# Legendre polynomial of zero

Tags:
1. Mar 18, 2016

### watisphysics

1. The problem statement, all variables and given/known data
Using the Generating function for Legendre polynomials, show that:
$P_n(0)=\begin{cases}0 & n \ is \ odd\\\frac{(-1)^n (2n)!}{2^{2n} (n!)^2} & n \ is \ even\end{cases}$

2. Relevant equations
Generating function: $(1-2xt+t^2)^{-1/2}=\displaystyle\sum\limits_{n=0}^\infty P_n(x) t^n$

3. The attempt at a solution
I put $x=0$ in the generating function and got $(1+t^2)^{-1/2}=\displaystyle\sum\limits_{n=0}^\infty P_n(0) t^n$ Now, I think I should expand $(1+t^2)^{-1/2}$ using the binomial theorem, then I get an expression that's only valid for even values of $n$, but it's not the expression stated in the question.

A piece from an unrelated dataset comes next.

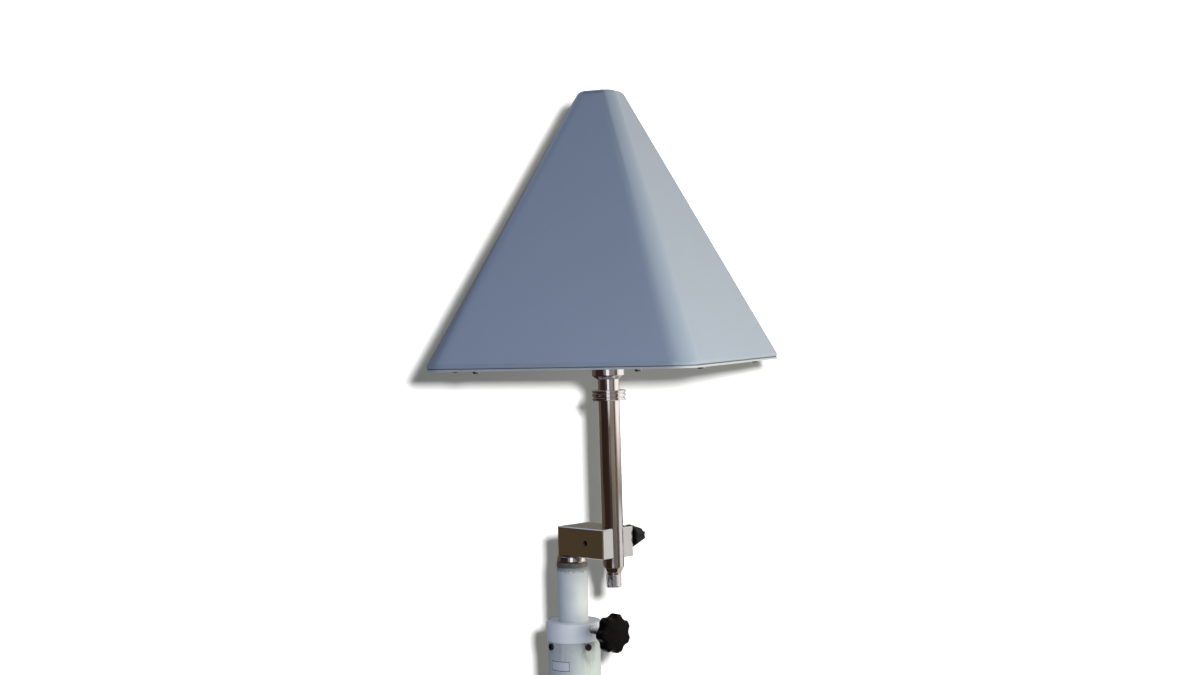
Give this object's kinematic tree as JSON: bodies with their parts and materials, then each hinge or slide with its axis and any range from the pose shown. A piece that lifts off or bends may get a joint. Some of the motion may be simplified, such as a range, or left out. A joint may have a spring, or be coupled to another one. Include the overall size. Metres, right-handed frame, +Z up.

So, how can I solve this?

2. Mar 18, 2016

### Ray Vickson

So, what does that tell you about $P_n(0)$ for odd $n$?

3. Mar 22, 2016

### vela

Staff Emeritus
"Valid" isn't the right word here. The expansion only contains terms with even exponents, so what does that tell you about the coefficients of the odd terms?